Hier jetzt, beim Debüt an der Schaubühne, sehen sich acht lustige Personen mit einem riesigen Gerippe konfrontiert. Es füllt die Bühnenbreite fast ganz: das Skelett eines Wals, das Gestänge eines Zeppelintiers. Viel Eigenleben hat das mächtige Spielzeug nicht. Es ist einfach da und dominiert. Es lässt sich heben und senken, aber nicht allzu viel und auch nicht oft. Es ist und bleibt ein Klettergerüst und wirft wunderbare Schatten an die Wand, das Licht ist ein Licht-Spiel. Dazu zaubert Ingo Günther – viel verhaltener als sonst – einen unheimlichen Klangraum. Hebt das Ding doch noch ab mit seinen verwirrten Passagieren? Oder sind sie gelandet, abgestürzt sogar, und wissen nicht, wohin es sie verschlug?

Spielen mit Textteilchen

Selten war bei einer Premiere so viel Vorfreude zu spüren. Nachdem er seine Heimat an der Volksbühne verloren hat, findet Herbert Fritsch in Berlin sogleich ein anderes bedeutendes Haus, an dem er mit seinen Akteuren arbeiten kann. Die Schaubühne hat die technischen Möglichkeiten, die er für seine Kreationen braucht. Wie schön auch, dass eine Schauspielerin wie Jule Böwe gleich beim „Zeppelin“ mit eingestiegen ist. Sie wird an Bord gebraucht. Schließlich spielen sie mit Textteilchen aus dem Werk Ödön von Horváths (1901–1938).

Es ist die Zeit der Weimarer Republik mit österreichischem Tonfall. Horváths Volksstücke spüren das Kommen des Faschismus, erzählen aus dem Leben der sogenannten kleinen Leute, folgen ihren Sehnsüchten und Gemeinheiten. Horváth ist der menschlichere, einfühlsamere Brecht – auch der sentimentalere. Er liebt das Märchen und den Rummelplatz, und wenn er sagt, dass die Liebe nimmer aufhört, dann ist das Herz schon längst gebrochen. Horváths kleine, große Dramen verlaufen horizontal, es gibt da wenig Ausreißer. Nur viel Fatalität, wie heute in den Filmen von Ken Loach.

Wenn in Fritschs „Zeppelin“ etwas davon herüberkommt, dann die brutale Leere. Die Öde von Horváth. Sie können turnen, kriechen, kichern, sich verrenken, wie sie wollen – die aufgekratzten Akrobaten des Alltags stecken fest. Und wenn einer fragt, siehst du Himmel, was sollen da die anderen antworten? Sie kommen nicht von der Stelle, das Zeppelin-Gerippe funktioniert gut als Gefängnis.

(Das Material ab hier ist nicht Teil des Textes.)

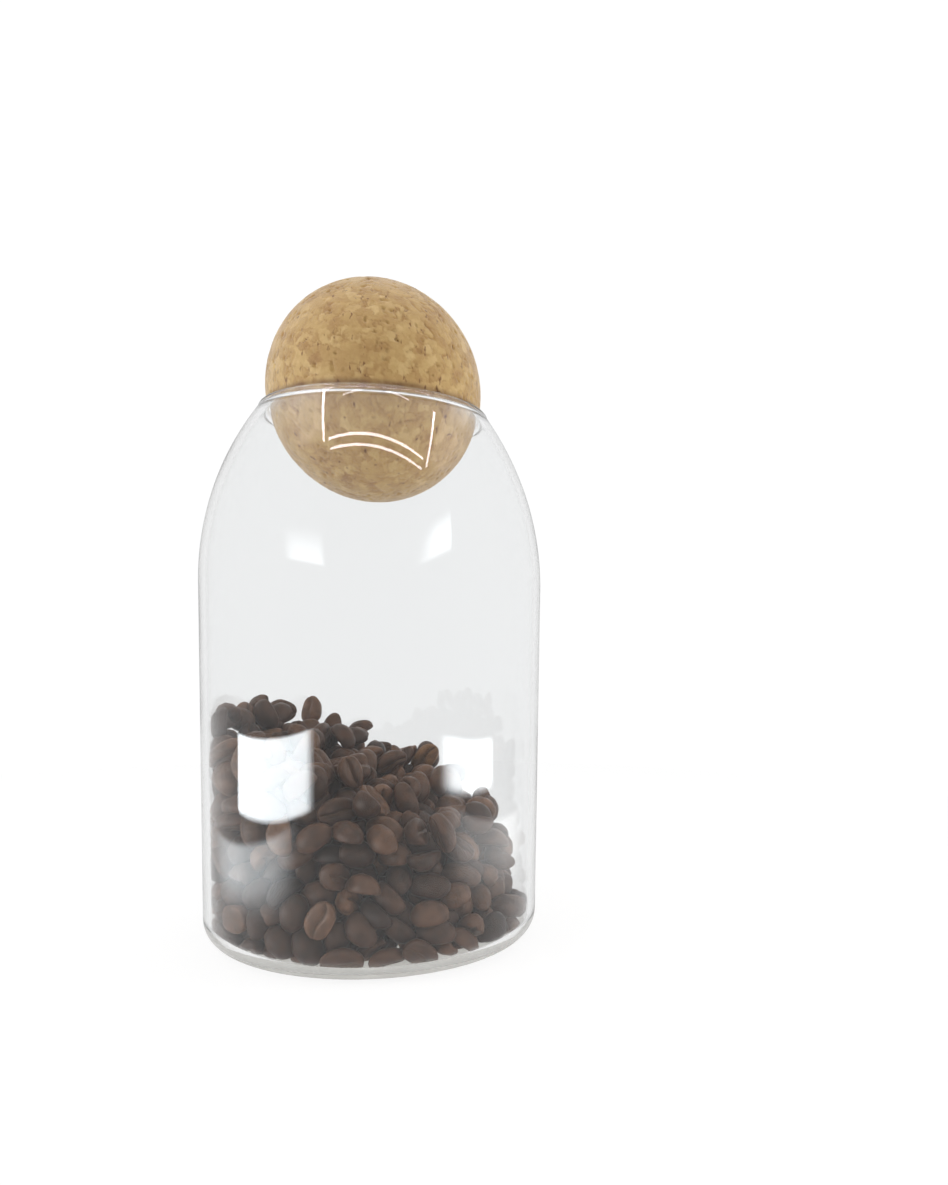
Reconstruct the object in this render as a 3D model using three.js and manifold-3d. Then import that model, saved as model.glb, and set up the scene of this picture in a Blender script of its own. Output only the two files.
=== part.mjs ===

Trockenschwimmer ohne romantische Gefühle

Victoria Behr ist auch wieder dabei. Ganz wichtig für Herbert Fritsch: die Wiedererkennbarkeit der Maske, der Kostüme. Die acht Personen, die ihren Horváth suchen, könnten einem Stummfilm entsprungen sein: Axel Wandtke glotzt quadratschädelig wie Frankenstein. Insgesamt wirken die schrillen Klamotten diesmal etwas luftiger, sportlicher.

Fußball-Fan Fritsch lässt anfangs Kurzpassspiel trainieren. Aber auch daran verliert die Truppe schnell die Lust. Es sind Kinder, die stets was Neues ausprobieren, weil ihnen langweilig ist. Sie stellen forcierte Trostlosigkeit aus. Und wenn sie dann Offenbachs „Belle nuit, oh nuit d’amour“ anstimmen, klingt es nach Verzweiflung, wenn nicht Hohn.

In einem Horváth’schen „Sportmärchen“ springt in Le Havre ein „nüchternes Brustschwimmen“ ins Meer und kommt nach einer Ewigkeit in Amerika als „romantisches Rückenschwimmen“ an Land. Herbert Fritschs Trockenschwimmer geben keinen Anlass zu romantischen Gefühlen. Selten hat man bei Fritsch auch so wenig gelacht, oder gar nicht.

Endlos starren die Zeppelinauten stumm ins Publikum. Das Ende eines seltsamen Abends und hoffentlich der Beginn einer wunderbaren neuen Theaterfreundschaft.

Vorstellungen 21.–23. und 25.–27. September, am 30. September und 1.–3. Oktober.